## Problem to work on:
It is required that all of the data be written out exactly.

## Supplied data:
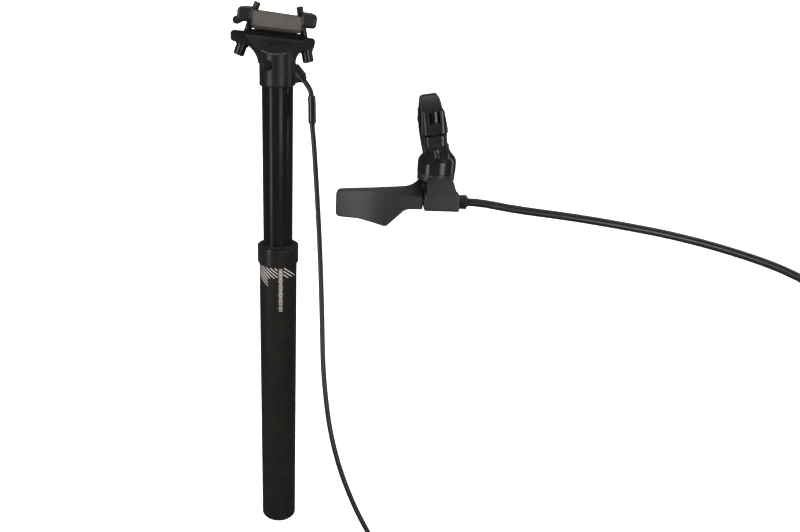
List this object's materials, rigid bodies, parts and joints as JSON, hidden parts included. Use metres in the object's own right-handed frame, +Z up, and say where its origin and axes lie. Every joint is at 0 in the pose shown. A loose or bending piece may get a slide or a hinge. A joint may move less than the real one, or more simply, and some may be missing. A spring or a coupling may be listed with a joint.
{
  "type": "dropper seatpost",
  "caption": "Height-adjustable seatpost: an inner tube slides in an outer tube under a bolted saddle clamp, released by a thumb lever on the handlebar through a cable.",
  "frame": {"origin": "centre of the outer tube's lower end, on the post's axis, where the seat tube's clamp length ends", "axes": "+Z up the post's axis to the saddle, +X to the front of the bicycle, +Y to its left side"},
  "size_m": [0.3759, 0.2685, 0.4642],
  "materials": {
    "outer_tube_finish": "matte black hard anodised, with a pale printed band under the collar",
    "inner_tube_finish": "glossy black anodised",
    "collar_finish": "semi-gloss black anodised",
    "head_finish": "satin black forging",
    "clamp_finish": "satin black forging",
    "bolt_steel": "black oxide steel",
    "barrel_nut_finish": "dark plated steel",
    "seal_rubber": "matte black rubber",
    "foam": "grey oiled foam",
    "bushing_polymer": "off-white bearing polymer",
    "brass_keys": "drawn brass",
    "chromed_rod": "hard chromed",
    "cartridge_finish": "plain anodised",
    "lever_finish": "satin black, bead blasted",
    "remote_finish": "glossy black anodised",
    "housing_jacket": "black cable housing jacket",
    "sleeve_plastic": "glossy black sleeve",
    "inner_wire": "bright stranded steel wire"
  },
  "bodies": {
    "lower_post": {"outer_tube": "outer_tube_finish", "seal_collar": "collar_finish", "wiper_seal": "seal_rubber", "foam_ring": "foam", "upper_bushing": "bushing_polymer", "bottom_cap": "collar_finish", "rod_washer": "bolt_steel", "rod_bolt": "bolt_steel", "bottom_bumper": "seal_rubber", "piston_rod": "chromed_rod", "gas_piston": "cartridge_finish", "piston_ring": "seal_rubber", "remote_perch": "remote_finish", "remote_clamp_cap": "remote_finish", "clamp_hinge_pin": "bolt_steel", "remote_clamp_bolt": "bolt_steel", "remote_base": "lever_finish", "lever_pivot_bolt": "bolt_steel", "remote_ferrule": "collar_finish", "housing_free": "housing_jacket"},
    "upper_post": {"inner_tube": "inner_tube_finish", "lower_bushing": "bushing_polymer", "guide_keys": "brass_keys", "cartridge_tube": "cartridge_finish", "cartridge_gland": "cartridge_finish", "valve_head": "cartridge_finish", "cartridge_spacer": "cartridge_finish", "snap_ring": "bolt_steel", "post_head": "head_finish", "head_ferrule": "collar_finish", "actuator_screw": "bolt_steel", "rear_clamp_bolt": "bolt_steel", "front_clamp_bolt": "bolt_steel", "tilt_washers": "bolt_steel", "housing_at_head": "housing_jacket", "cable_sleeve": "sleeve_plastic"},
    "actuator_arm": {"actuator": "bolt_steel", "wire_nipple": "inner_wire", "head_wire": "inner_wire"},
    "valve_pin": {"release_pin": "chromed_rod"},
    "saddle_clamp": {"rail_cradle": "clamp_finish", "upper_clamp": "clamp_finish"},
    "rear_nut": {"rear_barrel_nut": "barrel_nut_finish"},
    "front_nut": {"front_barrel_nut": "barrel_nut_finish"},
    "thumb_lever": {"remote_lever": "lever_finish", "lever_bushes": "bushing_polymer", "wire_clamp_screw": "bolt_steel", "remote_wire": "inner_wire"},
    "cable_adjuster": {"barrel_adjuster": "collar_finish"}
  },
  "joints": [
    {"name": "post_travel", "type": "slide", "parent": "lower_post", "child": "upper_post", "axis": [0, 0, 1], "range_m": [-0.125, 0], "stiffness_N_per_m": 150, "springref_m": 0.4, "deforming": ["housing_at_head", "cable_sleeve"]},
    {"name": "saddle_tilt", "type": "hinge", "parent": "upper_post", "child": "saddle_clamp", "pos_m": [0, 0, 0.4521], "axis": [0, 1, 0], "range_deg": [-6, 6]},
    {"name": "rear_nut_climb", "type": "slide", "parent": "upper_post", "child": "rear_nut", "axis": [0.3762, 0, 0.9265], "range_m": [-0.00192, 0.00192]},
    {"name": "front_nut_climb", "type": "slide", "parent": "upper_post", "child": "front_nut", "axis": [-0.1754, 0, 0.9845], "range_m": [-0.00192, 0.00192]},
    {"name": "lever_swing", "type": "hinge", "parent": "lower_post", "child": "thumb_lever", "pos_m": [0.081, -0.205, 0.386], "axis": [0, 0, -1], "range_deg": [0, 18], "stiffness_Nm_per_rad": 0.2, "springref_deg": -28.65, "deforming": ["remote_wire"]},
    {"name": "actuator_turn", "type": "hinge", "parent": "upper_post", "child": "actuator_arm", "pos_m": [-0.007, 0, 0.4193], "axis": [0, 1, 0], "range_deg": [0, 14.4], "deforming": ["head_wire"]},
    {"name": "valve_pin_press", "type": "slide", "parent": "upper_post", "child": "valve_pin", "axis": [0, 0, -1], "range_m": [0, 0.002]},
    {"name": "adjuster_turn", "type": "hinge", "parent": "lower_post", "child": "cable_adjuster", "pos_m": [0.08224, -0.21621, 0.3727], "axis": [0.9936, -0.1132, 0], "continuous": true}
  ],
  "couplings": [
    {"joint": "rear_nut_climb", "follows": "saddle_tilt", "m_per_rad": 0.01759},
    {"joint": "front_nut_climb", "follows": "saddle_tilt", "m_per_rad": -0.01759},
    {"joint": "actuator_turn", "follows": "lever_swing", "ratio": 0.78571},
    {"joint": "valve_pin_press", "follows": "lever_swing", "m_per_rad": 0.0061}
  ]
}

## Finished task:
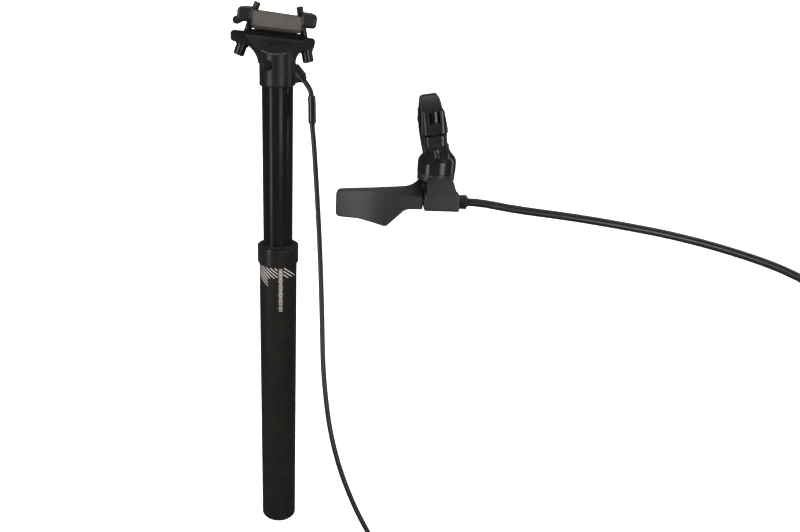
List this object's materials, rigid bodies, parts and joints as JSON, hidden parts included. Use metres in the object's own right-handed frame, +Z up, and say where its origin and axes lie. Every joint is at 0 in the pose shown. A loose or bending piece may get a slide or a hinge. A joint may move less than the real one, or more simply, and some may be missing. A spring or a coupling may be listed with a joint.
{
  "type": "dropper seatpost",
  "caption": "Height-adjustable seatpost: an inner tube slides in an outer tube under a bolted saddle clamp, released by a thumb lever on the handlebar through a cable.",
  "frame": {"origin": "centre of the outer tube's lower end, on the post's axis, where the seat tube's clamp length ends", "axes": "+Z up the post's axis to the saddle, +X to the front of the bicycle, +Y to its left side"},
  "size_m": [0.3759, 0.2685, 0.4642],
  "materials": {
    "outer_tube_finish": "matte black hard anodised, with a pale printed band under the collar",
    "inner_tube_finish": "glossy black anodised",
    "collar_finish": "semi-gloss black anodised",
    "head_finish": "satin black forging",
    "clamp_finish": "satin black forging",
    "bolt_steel": "black oxide steel",
    "barrel_nut_finish": "dark plated steel",
    "seal_rubber": "matte black rubber",
    "foam": "grey oiled foam",
    "bushing_polymer": "off-white bearing polymer",
    "brass_keys": "drawn brass",
    "chromed_rod": "hard chromed",
    "cartridge_finish": "plain anodised",
    "lever_finish": "satin black, bead blasted",
    "remote_finish": "glossy black anodised",
    "housing_jacket": "black cable housing jacket",
    "sleeve_plastic": "glossy black sleeve",
    "inner_wire": "bright stranded steel wire"
  },
  "bodies": {
    "lower_post": {"outer_tube": "outer_tube_finish", "seal_collar": "collar_finish", "wiper_seal": "seal_rubber", "foam_ring": "foam", "upper_bushing": "bushing_polymer", "bottom_cap": "collar_finish", "rod_washer": "bolt_steel", "rod_bolt": "bolt_steel", "bottom_bumper": "seal_rubber", "piston_rod": "chromed_rod", "gas_piston": "cartridge_finish", "piston_ring": "seal_rubber", "remote_perch": "remote_finish", "remote_clamp_cap": "remote_finish", "clamp_hinge_pin": "bolt_steel", "remote_clamp_bolt": "bolt_steel", "remote_base": "lever_finish", "lever_pivot_bolt": "bolt_steel", "remote_ferrule": "collar_finish", "housing_free": "housing_jacket"},
    "upper_post": {"inner_tube": "inner_tube_finish", "lower_bushing": "bushing_polymer", "guide_keys": "brass_keys", "cartridge_tube": "cartridge_finish", "cartridge_gland": "cartridge_finish", "valve_head": "cartridge_finish", "cartridge_spacer": "cartridge_finish", "snap_ring": "bolt_steel", "post_head": "head_finish", "head_ferrule": "collar_finish", "actuator_screw": "bolt_steel", "rear_clamp_bolt": "bolt_steel", "front_clamp_bolt": "bolt_steel", "tilt_washers": "bolt_steel", "housing_at_head": "housing_jacket", "cable_sleeve": "sleeve_plastic"},
    "actuator_arm": {"actuator": "bolt_steel", "wire_nipple": "inner_wire", "head_wire": "inner_wire"},
    "valve_pin": {"release_pin": "chromed_rod"},
    "saddle_clamp": {"rail_cradle": "clamp_finish", "upper_clamp": "clamp_finish"},
    "rear_nut": {"rear_barrel_nut": "barrel_nut_finish"},
    "front_nut": {"front_barrel_nut": "barrel_nut_finish"},
    "thumb_lever": {"remote_lever": "lever_finish", "lever_bushes": "bushing_polymer", "wire_clamp_screw": "bolt_steel", "remote_wire": "inner_wire"},
    "cable_adjuster": {"barrel_adjuster": "collar_finish"}
  },
  "joints": [
    {"name": "post_travel", "type": "slide", "parent": "lower_post", "child": "upper_post", "axis": [0, 0, 1], "range_m": [-0.125, 0], "stiffness_N_per_m": 150, "springref_m": 0.4, "deforming": ["housing_at_head", "cable_sleeve"]},
    {"name": "saddle_tilt", "type": "hinge", "parent": "upper_post", "child": "saddle_clamp", "pos_m": [0, 0, 0.4521], "axis": [0, 1, 0], "range_deg": [-6, 6]},
    {"name": "rear_nut_climb", "type": "slide", "parent": "upper_post", "child": "rear_nut", "axis": [0.3762, 0, 0.9265], "range_m": [-0.00192, 0.00192]},
    {"name": "front_nut_climb", "type": "slide", "parent": "upper_post", "child": "front_nut", "axis": [-0.1754, 0, 0.9845], "range_m": [-0.00192, 0.00192]},
    {"name": "lever_swing", "type": "hinge", "parent": "lower_post", "child": "thumb_lever", "pos_m": [0.081, -0.205, 0.386], "axis": [0, 0, -1], "range_deg": [0, 18], "stiffness_Nm_per_rad": 0.2, "springref_deg": -28.65, "deforming": ["remote_wire"]},
    {"name": "actuator_turn", "type": "hinge", "parent": "upper_post", "child": "actuator_arm", "pos_m": [-0.007, 0, 0.4193], "axis": [0, 1, 0], "range_deg": [0, 14.4], "deforming": ["head_wire"]},
    {"name": "valve_pin_press", "type": "slide", "parent": "upper_post", "child": "valve_pin", "axis": [0, 0, -1], "range_m": [0, 0.002]},
    {"name": "adjuster_turn", "type": "hinge", "parent": "lower_post", "child": "cable_adjuster", "pos_m": [0.08224, -0.21621, 0.3727], "axis": [0.9936, -0.1132, 0], "continuous": true}
  ],
  "couplings": [
    {"joint": "rear_nut_climb", "follows": "saddle_tilt", "m_per_rad": 0.01759},
    {"joint": "front_nut_climb", "follows": "saddle_tilt", "m_per_rad": -0.01759},
    {"joint": "actuator_turn", "follows": "lever_swing", "ratio": 0.78571},
    {"joint": "valve_pin_press", "follows": "lever_swing", "m_per_rad": 0.0061}
  ]
}